* _Material_:
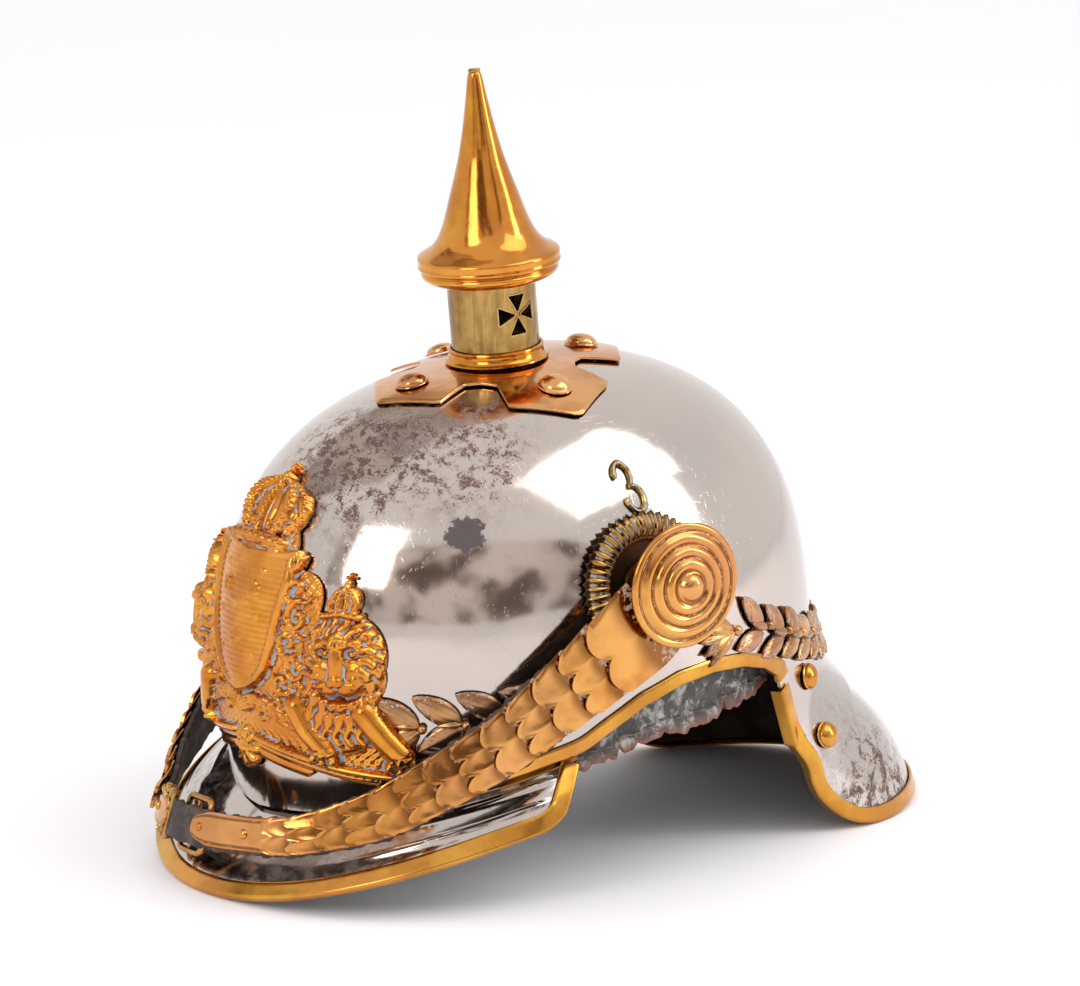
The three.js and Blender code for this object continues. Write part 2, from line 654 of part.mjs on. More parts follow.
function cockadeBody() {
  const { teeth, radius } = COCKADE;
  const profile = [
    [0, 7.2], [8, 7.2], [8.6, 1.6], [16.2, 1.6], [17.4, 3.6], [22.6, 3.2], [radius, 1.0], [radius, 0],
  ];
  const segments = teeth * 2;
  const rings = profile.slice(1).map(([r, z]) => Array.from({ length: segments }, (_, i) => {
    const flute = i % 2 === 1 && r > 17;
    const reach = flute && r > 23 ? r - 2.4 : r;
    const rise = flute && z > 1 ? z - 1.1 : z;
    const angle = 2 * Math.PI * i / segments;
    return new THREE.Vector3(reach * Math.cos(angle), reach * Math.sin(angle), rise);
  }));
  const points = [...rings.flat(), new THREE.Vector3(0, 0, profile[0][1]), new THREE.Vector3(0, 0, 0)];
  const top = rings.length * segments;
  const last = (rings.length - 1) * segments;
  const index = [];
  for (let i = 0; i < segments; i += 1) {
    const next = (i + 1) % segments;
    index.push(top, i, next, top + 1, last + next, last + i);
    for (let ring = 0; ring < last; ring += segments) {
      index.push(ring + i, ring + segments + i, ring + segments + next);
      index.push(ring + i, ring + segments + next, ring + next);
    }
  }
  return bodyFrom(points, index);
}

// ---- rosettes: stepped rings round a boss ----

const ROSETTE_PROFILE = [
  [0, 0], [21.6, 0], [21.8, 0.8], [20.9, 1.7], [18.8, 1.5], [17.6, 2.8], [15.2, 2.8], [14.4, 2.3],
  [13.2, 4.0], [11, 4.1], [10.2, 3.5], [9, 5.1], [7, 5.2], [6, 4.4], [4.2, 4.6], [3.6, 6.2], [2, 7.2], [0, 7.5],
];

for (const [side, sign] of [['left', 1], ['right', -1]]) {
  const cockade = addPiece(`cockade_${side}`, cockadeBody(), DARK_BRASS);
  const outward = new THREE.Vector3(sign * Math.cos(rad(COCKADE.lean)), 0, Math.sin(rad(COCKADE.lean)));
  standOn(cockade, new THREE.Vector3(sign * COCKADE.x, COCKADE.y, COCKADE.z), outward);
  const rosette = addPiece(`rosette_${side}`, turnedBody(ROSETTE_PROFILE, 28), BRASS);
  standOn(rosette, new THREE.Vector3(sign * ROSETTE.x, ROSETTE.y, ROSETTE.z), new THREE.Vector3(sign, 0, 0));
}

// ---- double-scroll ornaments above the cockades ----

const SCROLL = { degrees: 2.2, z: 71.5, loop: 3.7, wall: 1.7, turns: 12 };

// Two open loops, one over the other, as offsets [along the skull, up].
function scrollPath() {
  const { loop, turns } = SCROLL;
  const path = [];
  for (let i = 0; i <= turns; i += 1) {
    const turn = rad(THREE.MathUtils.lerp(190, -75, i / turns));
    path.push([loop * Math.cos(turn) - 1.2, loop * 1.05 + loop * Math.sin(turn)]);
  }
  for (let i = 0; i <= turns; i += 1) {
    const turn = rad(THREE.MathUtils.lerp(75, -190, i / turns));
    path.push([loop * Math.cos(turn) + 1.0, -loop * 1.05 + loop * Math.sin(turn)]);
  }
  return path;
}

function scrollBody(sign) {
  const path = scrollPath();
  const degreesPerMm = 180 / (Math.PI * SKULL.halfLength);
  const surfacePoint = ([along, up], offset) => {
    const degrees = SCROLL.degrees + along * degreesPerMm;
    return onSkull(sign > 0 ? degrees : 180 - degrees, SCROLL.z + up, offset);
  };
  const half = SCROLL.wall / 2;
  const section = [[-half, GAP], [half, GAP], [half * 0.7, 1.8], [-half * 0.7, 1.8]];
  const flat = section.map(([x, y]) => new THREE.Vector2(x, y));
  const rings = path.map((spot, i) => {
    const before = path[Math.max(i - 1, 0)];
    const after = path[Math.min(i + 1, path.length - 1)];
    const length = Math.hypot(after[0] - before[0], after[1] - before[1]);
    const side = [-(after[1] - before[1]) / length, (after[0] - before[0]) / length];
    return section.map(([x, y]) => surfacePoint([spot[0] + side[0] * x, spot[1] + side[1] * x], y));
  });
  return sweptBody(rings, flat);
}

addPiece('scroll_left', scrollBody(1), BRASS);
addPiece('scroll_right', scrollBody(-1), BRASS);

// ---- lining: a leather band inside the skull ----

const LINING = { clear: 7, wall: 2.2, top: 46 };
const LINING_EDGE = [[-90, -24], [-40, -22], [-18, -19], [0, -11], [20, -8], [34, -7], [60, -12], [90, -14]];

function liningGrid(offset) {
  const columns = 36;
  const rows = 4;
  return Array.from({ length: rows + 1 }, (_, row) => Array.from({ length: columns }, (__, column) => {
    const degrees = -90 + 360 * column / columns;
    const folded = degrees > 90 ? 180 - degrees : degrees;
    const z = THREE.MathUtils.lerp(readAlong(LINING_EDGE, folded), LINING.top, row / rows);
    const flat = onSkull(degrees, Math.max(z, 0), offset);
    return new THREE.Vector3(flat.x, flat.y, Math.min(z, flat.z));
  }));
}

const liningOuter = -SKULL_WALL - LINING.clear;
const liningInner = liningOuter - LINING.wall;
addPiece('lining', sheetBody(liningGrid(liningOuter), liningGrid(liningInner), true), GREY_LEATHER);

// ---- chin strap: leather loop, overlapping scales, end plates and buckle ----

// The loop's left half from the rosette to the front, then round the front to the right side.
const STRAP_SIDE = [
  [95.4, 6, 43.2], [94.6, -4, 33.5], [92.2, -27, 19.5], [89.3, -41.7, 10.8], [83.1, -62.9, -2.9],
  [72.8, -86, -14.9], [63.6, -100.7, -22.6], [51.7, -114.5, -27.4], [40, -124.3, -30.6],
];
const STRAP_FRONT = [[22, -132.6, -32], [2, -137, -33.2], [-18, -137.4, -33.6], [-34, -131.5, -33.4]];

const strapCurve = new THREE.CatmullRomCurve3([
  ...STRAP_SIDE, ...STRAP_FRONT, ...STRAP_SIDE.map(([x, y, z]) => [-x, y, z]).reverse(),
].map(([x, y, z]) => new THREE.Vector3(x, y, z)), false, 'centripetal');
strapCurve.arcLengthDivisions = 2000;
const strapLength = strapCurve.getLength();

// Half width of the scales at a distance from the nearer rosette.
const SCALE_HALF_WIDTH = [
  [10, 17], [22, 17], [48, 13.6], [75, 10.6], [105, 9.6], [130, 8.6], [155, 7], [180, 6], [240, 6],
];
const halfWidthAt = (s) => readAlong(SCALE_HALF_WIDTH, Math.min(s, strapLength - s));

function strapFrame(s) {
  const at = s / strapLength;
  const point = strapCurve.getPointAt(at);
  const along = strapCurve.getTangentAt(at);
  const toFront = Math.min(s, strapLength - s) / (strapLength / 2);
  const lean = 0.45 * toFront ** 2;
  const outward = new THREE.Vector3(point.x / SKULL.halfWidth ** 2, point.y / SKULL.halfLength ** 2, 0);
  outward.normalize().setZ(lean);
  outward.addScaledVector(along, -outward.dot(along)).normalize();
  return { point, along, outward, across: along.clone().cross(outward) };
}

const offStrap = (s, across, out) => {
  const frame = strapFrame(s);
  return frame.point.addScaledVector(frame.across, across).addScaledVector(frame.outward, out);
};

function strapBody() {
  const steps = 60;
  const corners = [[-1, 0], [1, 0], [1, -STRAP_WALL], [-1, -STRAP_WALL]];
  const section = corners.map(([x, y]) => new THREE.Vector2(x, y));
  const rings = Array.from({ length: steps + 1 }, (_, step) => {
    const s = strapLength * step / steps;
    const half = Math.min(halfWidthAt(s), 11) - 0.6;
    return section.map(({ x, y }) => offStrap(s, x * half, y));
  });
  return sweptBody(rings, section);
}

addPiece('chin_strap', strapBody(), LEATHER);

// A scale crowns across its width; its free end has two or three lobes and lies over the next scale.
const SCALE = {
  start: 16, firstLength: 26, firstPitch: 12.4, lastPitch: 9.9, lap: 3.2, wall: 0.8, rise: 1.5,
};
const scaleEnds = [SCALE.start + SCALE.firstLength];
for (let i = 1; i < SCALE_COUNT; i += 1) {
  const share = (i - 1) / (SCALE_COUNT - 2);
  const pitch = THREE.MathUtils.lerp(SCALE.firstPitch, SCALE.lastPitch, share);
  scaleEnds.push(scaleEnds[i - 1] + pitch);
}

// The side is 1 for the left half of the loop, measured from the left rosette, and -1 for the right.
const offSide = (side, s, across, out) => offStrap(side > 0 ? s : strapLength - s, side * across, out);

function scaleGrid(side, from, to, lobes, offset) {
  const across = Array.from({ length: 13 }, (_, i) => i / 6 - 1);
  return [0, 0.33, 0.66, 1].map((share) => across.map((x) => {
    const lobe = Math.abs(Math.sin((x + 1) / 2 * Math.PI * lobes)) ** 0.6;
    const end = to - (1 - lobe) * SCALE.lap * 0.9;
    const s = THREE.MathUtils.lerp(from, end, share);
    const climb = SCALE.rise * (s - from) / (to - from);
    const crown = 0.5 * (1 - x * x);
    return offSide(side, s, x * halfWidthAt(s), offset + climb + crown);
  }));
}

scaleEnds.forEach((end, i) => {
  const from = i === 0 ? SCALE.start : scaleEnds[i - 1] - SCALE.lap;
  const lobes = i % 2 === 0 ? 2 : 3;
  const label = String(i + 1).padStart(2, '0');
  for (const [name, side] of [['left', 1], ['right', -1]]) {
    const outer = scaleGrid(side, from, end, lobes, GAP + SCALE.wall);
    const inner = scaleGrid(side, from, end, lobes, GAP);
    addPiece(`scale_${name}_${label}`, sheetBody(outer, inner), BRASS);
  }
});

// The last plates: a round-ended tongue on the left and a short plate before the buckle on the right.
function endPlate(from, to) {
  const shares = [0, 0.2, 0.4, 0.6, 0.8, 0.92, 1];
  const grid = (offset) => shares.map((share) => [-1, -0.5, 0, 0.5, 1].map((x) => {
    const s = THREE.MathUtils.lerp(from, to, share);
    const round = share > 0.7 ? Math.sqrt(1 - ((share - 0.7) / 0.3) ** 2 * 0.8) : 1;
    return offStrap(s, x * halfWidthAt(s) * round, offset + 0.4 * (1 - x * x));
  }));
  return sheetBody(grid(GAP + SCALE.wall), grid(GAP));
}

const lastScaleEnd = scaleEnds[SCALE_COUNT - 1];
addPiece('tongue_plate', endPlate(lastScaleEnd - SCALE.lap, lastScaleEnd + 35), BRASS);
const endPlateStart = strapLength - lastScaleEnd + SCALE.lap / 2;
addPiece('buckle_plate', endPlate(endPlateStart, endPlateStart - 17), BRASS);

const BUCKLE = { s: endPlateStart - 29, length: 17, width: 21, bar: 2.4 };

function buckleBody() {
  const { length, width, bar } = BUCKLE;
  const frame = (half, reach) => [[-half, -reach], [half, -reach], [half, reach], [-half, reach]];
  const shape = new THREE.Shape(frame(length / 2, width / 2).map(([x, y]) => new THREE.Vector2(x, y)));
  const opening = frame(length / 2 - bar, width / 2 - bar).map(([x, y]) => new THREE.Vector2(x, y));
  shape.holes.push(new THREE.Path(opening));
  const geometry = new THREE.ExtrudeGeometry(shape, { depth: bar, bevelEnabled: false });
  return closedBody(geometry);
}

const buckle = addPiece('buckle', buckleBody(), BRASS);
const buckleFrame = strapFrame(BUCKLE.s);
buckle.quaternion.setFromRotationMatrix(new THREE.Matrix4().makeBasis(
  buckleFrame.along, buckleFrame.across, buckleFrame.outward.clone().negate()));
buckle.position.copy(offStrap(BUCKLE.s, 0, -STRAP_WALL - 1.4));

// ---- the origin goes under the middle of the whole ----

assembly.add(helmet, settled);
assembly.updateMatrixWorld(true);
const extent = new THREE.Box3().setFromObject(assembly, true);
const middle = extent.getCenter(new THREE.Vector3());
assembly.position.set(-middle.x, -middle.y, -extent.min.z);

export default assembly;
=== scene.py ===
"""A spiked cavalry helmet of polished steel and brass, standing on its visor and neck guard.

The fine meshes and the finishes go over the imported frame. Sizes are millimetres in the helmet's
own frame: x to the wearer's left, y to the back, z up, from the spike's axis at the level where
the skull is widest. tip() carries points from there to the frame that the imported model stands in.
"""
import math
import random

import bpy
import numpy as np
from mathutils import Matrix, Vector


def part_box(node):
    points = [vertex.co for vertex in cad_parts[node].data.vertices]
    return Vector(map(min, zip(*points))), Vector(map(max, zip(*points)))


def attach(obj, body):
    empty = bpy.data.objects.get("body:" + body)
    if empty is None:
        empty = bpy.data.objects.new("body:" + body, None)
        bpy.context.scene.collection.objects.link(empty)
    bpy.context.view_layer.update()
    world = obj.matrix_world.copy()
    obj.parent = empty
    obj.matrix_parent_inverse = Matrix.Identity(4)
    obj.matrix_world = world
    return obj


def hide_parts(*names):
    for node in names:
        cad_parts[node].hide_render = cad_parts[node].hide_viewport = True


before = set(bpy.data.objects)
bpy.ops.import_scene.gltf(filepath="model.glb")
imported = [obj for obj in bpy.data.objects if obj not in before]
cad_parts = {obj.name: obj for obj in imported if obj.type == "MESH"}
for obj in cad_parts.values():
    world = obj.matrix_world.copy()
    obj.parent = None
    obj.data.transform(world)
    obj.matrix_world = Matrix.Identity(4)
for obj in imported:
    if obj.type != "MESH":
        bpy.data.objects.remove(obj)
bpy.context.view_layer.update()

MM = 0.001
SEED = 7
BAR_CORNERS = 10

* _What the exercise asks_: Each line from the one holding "const buckle = addPiece('buckle', buckleBody(), BRASS);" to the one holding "bpy.context.scene.collection.objects.link(empty)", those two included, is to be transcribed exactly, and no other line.

* _Answer to this problem_:
const buckle = addPiece('buckle', buckleBody(), BRASS);
const buckleFrame = strapFrame(BUCKLE.s);
buckle.quaternion.setFromRotationMatrix(new THREE.Matrix4().makeBasis(
  buckleFrame.along, buckleFrame.across, buckleFrame.outward.clone().negate()));
buckle.position.copy(offStrap(BUCKLE.s, 0, -STRAP_WALL - 1.4));

// ---- the origin goes under the middle of the whole ----

assembly.add(helmet, settled);
assembly.updateMatrixWorld(true);
const extent = new THREE.Box3().setFromObject(assembly, true);
const middle = extent.getCenter(new THREE.Vector3());
assembly.position.set(-middle.x, -middle.y, -extent.min.z);

export default assembly;
=== scene.py ===
"""A spiked cavalry helmet of polished steel and brass, standing on its visor and neck guard.

The fine meshes and the finishes go over the imported frame. Sizes are millimetres in the helmet's
own frame: x to the wearer's left, y to the back, z up, from the spike's axis at the level where
the skull is widest. tip() carries points from there to the frame that the imported model stands in.
"""
import math
import random

import bpy
import numpy as np
from mathutils import Matrix, Vector


def part_box(node):
    points = [vertex.co for vertex in cad_parts[node].data.vertices]
    return Vector(map(min, zip(*points))), Vector(map(max, zip(*points)))


def attach(obj, body):
    empty = bpy.data.objects.get("body:" + body)
    if empty is None:
        empty = bpy.data.objects.new("body:" + body, None)
        bpy.context.scene.collection.objects.link(empty)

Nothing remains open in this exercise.